Tuning with Multiple Runs
LLM outputs vary between runs. Use multiple runs to get stable scores:
// Development: quick feedback
await AgentEvaluator.evaluate(agent, "./tests", 1);
// CI: balanced speed and confidence
await AgentEvaluator.evaluate(agent, "./tests", 2);
// Release gate: high confidence
await AgentEvaluator.evaluate(agent, "./tests", 5);Scores are averaged across runs. If your agent scores 0.9 on one run and 0.7 on another, the final score is 0.8.
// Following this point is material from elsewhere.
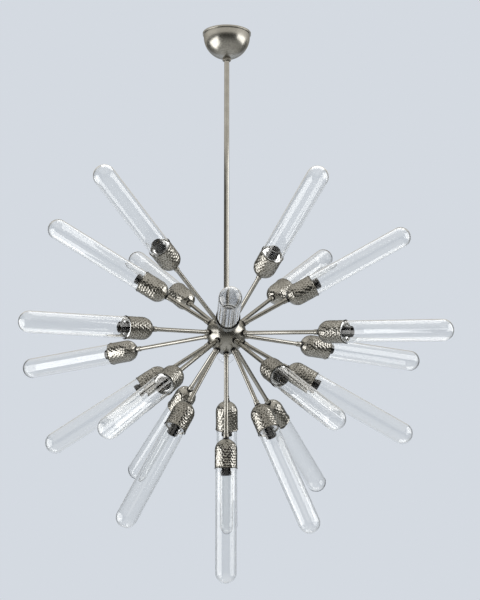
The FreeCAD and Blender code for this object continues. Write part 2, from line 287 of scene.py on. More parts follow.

Debugging Failed Evaluations
Enable Detailed Output
Use evaluateEvalSet() with printDetailedResults: true to see a per-case breakdown:
import * as fs from "node:fs/promises";
import { AgentEvaluator } from "@iqai/adk";
const evalSet = JSON.parse(
await fs.readFile("./tests/basic.test.json", "utf-8"),
);
const config = JSON.parse(
await fs.readFile("./tests/test_config.json", "utf-8"),
);
await AgentEvaluator.evaluateEvalSet(
agent,
evalSet,
config.criteria,
1,
true, // Prints table: prompt, expected, actual, score per case
);Common Failure Causes
| Symptom | Likely Cause | Fix |
|---|---|---|
tool_trajectory_avg_score always 0 | Tool args don't match exactly | Check argument spelling, types, and casing |
response_match_score low | Agent rephrases the answer | Loosen threshold or use response_evaluation_score instead |
| All metrics fail | Agent not calling the right model | Verify model name and API key |
| Inconsistent scores across runs | High LLM temperature | Lower temperature or increase numRuns |
Iterative Refinement
- Start with loose thresholds to establish a baseline
- Identify which test cases fail and why
- Fix agent behavior (instructions, tools, model) or adjust expectations
- Tighten thresholds as the agent improves
- Add new test cases for failure modes discovered in production
Best Practice
Treat evaluation scores as trends, not absolutes. A score dropping from 0.85 to 0.75 across releases is more meaningful than any single score.